When athletes attack: a brief history of masticating jocks

Last week Ottawa forward Jarkko Ruutu was suspended for two games for biting the gloved thumb of Buffalo enforcer Andrew Peters—and drawing blood—during a scuffle. An appalled Peters, worried that such Twilight-type behavior would send the wrong message to future goons, told reporters: "I just hope kids don't think that's acceptable." But chomping on opponents is nothing new.

2008
Even considering the anything-goes mentality that governs a scrum, Carl Driscoll goes too far when he bites off part of the right index finger of Michael Bezus in an English rugby match.
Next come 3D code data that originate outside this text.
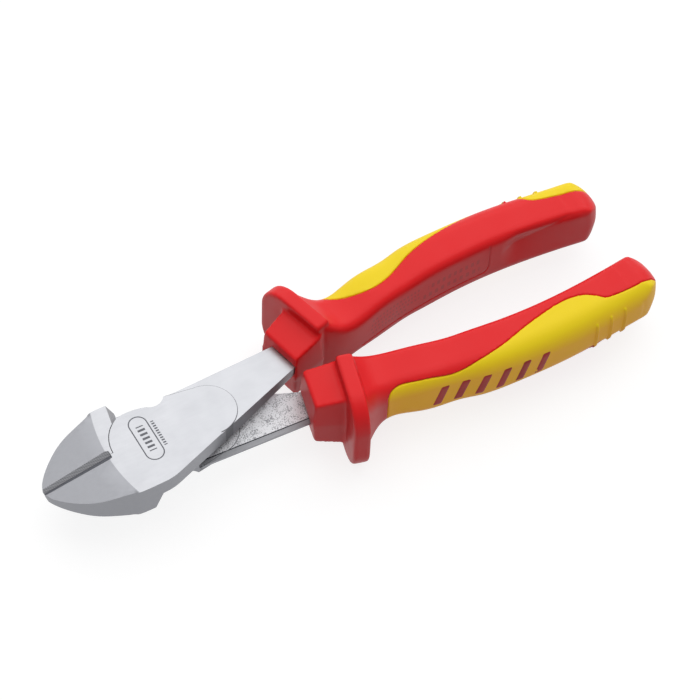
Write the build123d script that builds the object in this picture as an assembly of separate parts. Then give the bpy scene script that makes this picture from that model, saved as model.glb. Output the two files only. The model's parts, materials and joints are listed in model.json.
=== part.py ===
from build123d import *
import math
import os

# Diagonal cutting pliers with insulated handles, drawn closed.
# Tool frame: pivot axis at the origin, mid-plane at z = 0, handles along +X,
# the upper lever's handle at +Y. The lower lever is the upper one turned half
# a turn about X, with a thinner neck and an eased lap face. Millimetres.

length = 180.0          # tip to handle ends
tip_x = -31.2           # jaw tip in the tool frame
head_half = 5.0         # half thickness of the head
neck_drop = 0.2         # the upper neck lies this far below its ground pivot plate
neck_drop_under = 0.9   # the lower neck's forged underside lies this far above its plate
joint_gap = 0.02        # half the gap between the two levers at the mid-plane
edge_gap = 0.03         # half the gap between the closed jaws

lap_radius = 10.8       # round edge of each pivot plate
lap_clearance = 0.2     # between that edge and the other lever's jaw
shoulder_x = -3.6       # jaw shoulder at the mid-plane
shoulder_slope = 2.4    # how far the shoulder leans forward at the outer face
shoulder_turn = 10.0    # how far the shoulder turns forward near the pivot
lap_ease = 0.5          # fall of the lower lap face per millimetre near its rim

bevel_centre = 36.0     # axis of the conical grind on both faces of the jaws
bevel_radius = 48.6     # where the grind meets the ground face
bevel_radius_under = 51.0   # and the face under it
bevel_slope = 0.231     # fall of the grind per millimetre
bevel_reach = 26.0      # length of the grind's cutter, past the tip

groove_half_angle = 57.0    # V groove over the cutting edges, from the vertical
groove_tip_x = tip_x - 2.0  # the groove's ends: x, and height of its bottom line
groove_tip_z = -0.38
groove_back_x = -lap_radius - 0.9
groove_back_z = 4.25

plate_end_x = 17.2      # centre of the pivot plate's round rear end
plate_end_y = 0.6
plate_end_radius = 8.1
plate_notch = (9.0, 10.05)  # the plate's rim runs out here on the outer side

neck_end_x = 46.5       # the necks end here, inside the noses
relief_slope = 0.215    # rise of the neck's forged underside across its width
relief_start_y = -5.6   # where that underside leaves the mid-plane
relief_clear = 13.6     # radius about the pivot that the underside stays out of
ease_start_y = 10.2     # the lower lap face falls away outside this line
ease_reach = 6.0

rivet_radius = 4.0
rivet_clearance = 0.05
rivet_top = 3.4         # blind end inside the upper lever
rivet_head_radius = 6.2
rivet_head_depth = 2.2

guard_half = 13.2       # half height of the guard
guard_thick = 4.7
guard_inner_y = 4.7     # inner end of the guard
guard_outer_y = 26.2    # outer end of the guard
guard_front_x = 52.9    # front face at the inner end
guard_turn = 15.0       # the guard and nose face this many degrees off X
guard_corner = 9.0      # big outer corners
guard_inner_corner = 1.0
guard_edge = 0.7        # rounding of the guard's rim

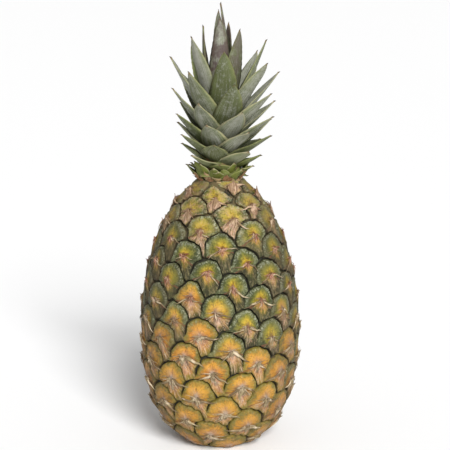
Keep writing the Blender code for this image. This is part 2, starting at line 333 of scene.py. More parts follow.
def eye_centres():
    """The eyes on the skin map, from the base up. Each lies under the heart of its flower."""
    found = []
    rise = (map_heights[-1] - map_heights[-2]) / (eye_counts[-1] - eye_counts[-2])
    for index in range(int(eye_counts[-1] - FIRST_EYE) + SPARE_EYES):
        count = index + FIRST_EYE
        at = np.interp(count, eye_counts, map_heights) + max(0, count - eye_counts[-1]) * rise
        heart = FIRST_EYE_AZIMUTH - index * GOLDEN_ANGLE + 1j * at
        eye = heart - 1j * HEART * eye_size(heart)[1]
        if END_ROOM < eye.imag < map_heights[-1] - END_ROOM:
            found.append(eye)
    return np.array(found)


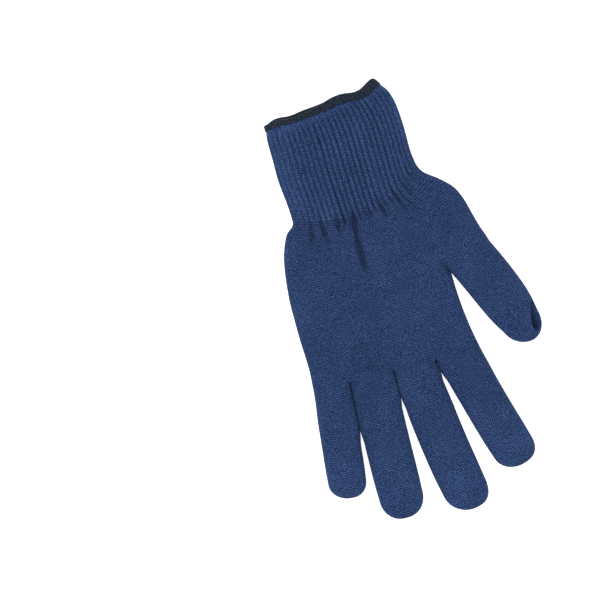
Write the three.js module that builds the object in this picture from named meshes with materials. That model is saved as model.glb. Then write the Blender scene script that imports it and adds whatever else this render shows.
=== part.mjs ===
// A knitted glove liner lying flat, as the tubes that it is knitted in, one after another: four fingers, the
// palm that takes them in, the thumb, the heel that takes in palm and thumb, and a ribbed cuff with an open
// mouth. An overlock edge wraps the cuff's rim. Units are millimetres. +X points to the thumb side, +Y to
// the cuff's mouth and +Z up. The origin is on the hand's flat underside.
import * as THREE from 'three';
import { mergeVertices } from 'three/addons/utils/BufferGeometryUtils.js';

// Knitted fabric
const handWall = 1.4;
const cuffWall = 1.6;
const wristGap = 0.55;
const tubeGap = 0.3;

// Hand
const palmLength = 96;
const palmWidth = 96.2;
const palmThickness = 9.8;
const fingerThickness = 8.2;
const edgeHeight = 3.7;
const fingerGap = 0.4;
const knuckleGroove = 9;
const forkGroove = 10;

// Fingers from the little finger to the forefinger. root and full are widths as shares of palmWidth, at the
// knuckle line and at the middle. reach is the length from the knuckle line to the tip, as a share of
// middleLength. The leans are degrees towards the thumb side, at the root and at the tip.
const middleLength = 85.5;
const fingerTable = [
  { name: 'little_finger', root: 0.216, full: 0.2215, reach: 0.719, leanRoot: -5.0, leanTip: -6.2 },
  { name: 'ring_finger', root: 0.263, full: 0.263, reach: 0.93, leanRoot: -2.6, leanTip: -0.5 },
  { name: 'middle_finger', root: 0.252, full: 0.2692, reach: 1, leanRoot: 5.3, leanTip: 11.4 },
  { name: 'forefinger', root: 0.269, full: 0.2578, reach: 0.828, leanRoot: 13.6, leanTip: 17.2 },
];

// Thumb: the fork is the crotch between thumb and palm
const thumbWidth = 27.3;
const thumbLength = 57.5;
const thumbLeanRoot = 25;
const thumbLeanTip = 18;
const forkFromKnuckles = 45;
const forkInset = 5;

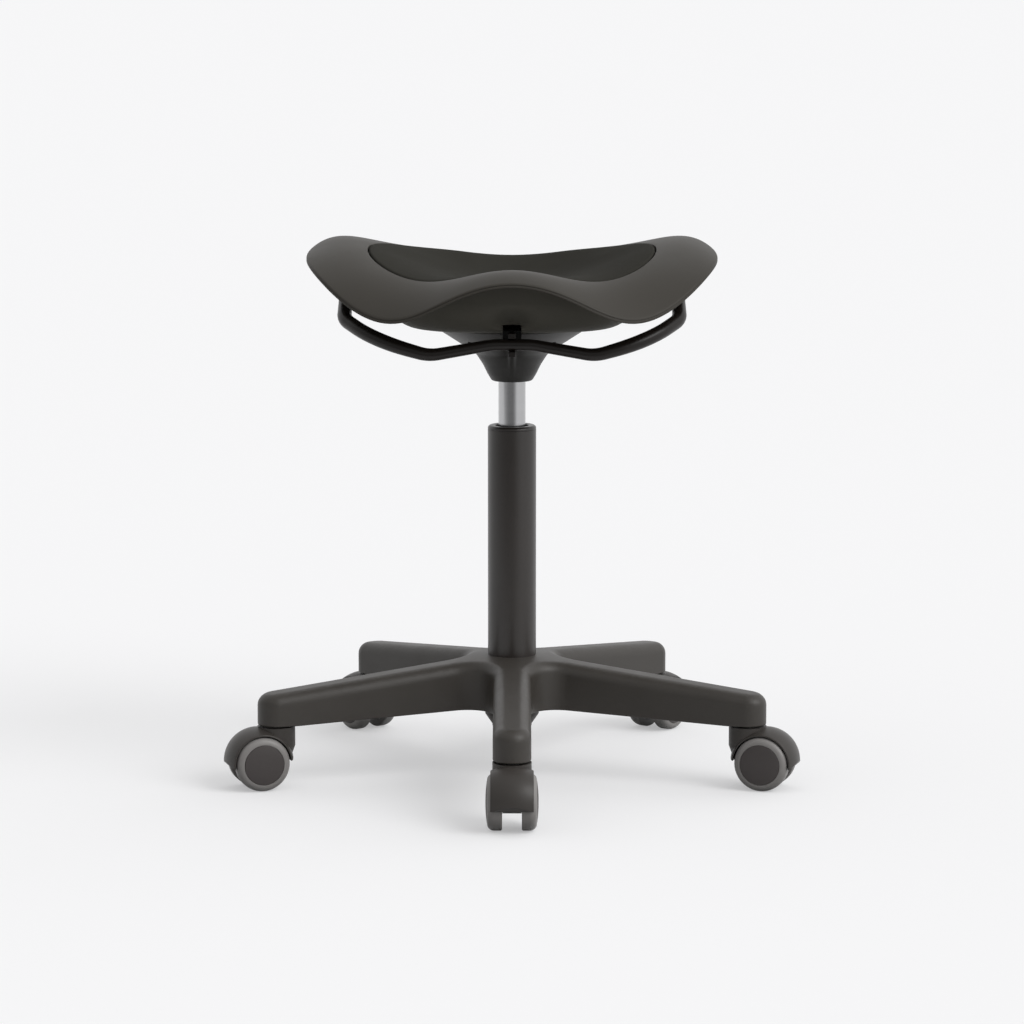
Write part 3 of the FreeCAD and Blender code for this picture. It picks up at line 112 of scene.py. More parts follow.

The digit is reattached surgically, and Driscoll is banned for 80 weeks.

2002
Desperate to free his head from Chad Davis's scissors hold, Australian Rules Football player Peter Filandia bites the closest part of Davis's body. Good news: He got out of the hold. Bad news: The closest part of Davis's body was his groin. The scrotum bite gets Filandia a 10-week ban. Filandia begins his explanation, "Basically, to put it into a nutshell, pardon the pun...," then goes on to say, "I knew I bit some shorts. I didn't know I bit the skin as well."

1997
Six months after Mike Tyson snacks on Evander Holyfield's ear, Monessen (Pa.) High's Nicole Lynn Naccarato chomps the arm of West Greene High's Victoria Lynn Martin while chasing a loose ball. "It swelled up right away," says Martin. "It was like a goose egg." Naccarato gets a T, but her trouble doesn't stop there. A month later she is found guilty of harassment and fined $300.

1983
As the Celtics' 6'4" Danny Ainge tackles Hawks 7-footer Tree Rollins during a playoff tussle, Rollins bites Ainge's finger. "And the headline in the Herald the next day was tree bites man," said Ainge. "I thought that was pretty good."

1974
Vikings defensive lineman Doug Sutherland sticks his fingers through the face mask of Conrad Dobler (above), whom SI would later anoint Pro Football's Dirtiest Player. "I don't think they were there to stroke my mustache," Dobler tells Esquire years later. So he bit them. "I bite one finger in my life, and I don't even chew on it. The legend grew from there. It's almost like I'm worse than Jeffrey Dahmer."

1973
After a Mets-Reds brawl Cincinnati reliever Pedro Borbon (below) mistakenly picks up the cap of New York's Buzz Capra. When he realizes what he's wearing, Borbon takes a bite out of the bill and spits it onto the ground. And so begins a series of incidents that will earn Borbon the nickname Dominican Dracula. In a '74 fight he bites Pirates pitcher Daryl Patterson on the ear. Asked if Patterson should get a tetanus shot, Borbon says, "No, a rabies shot." Later in his career Borbon would be arrested for biting the chest of a Cincinnati disco bouncer and fined $200 for returning several pieces of rental furniture with teeth marks in them.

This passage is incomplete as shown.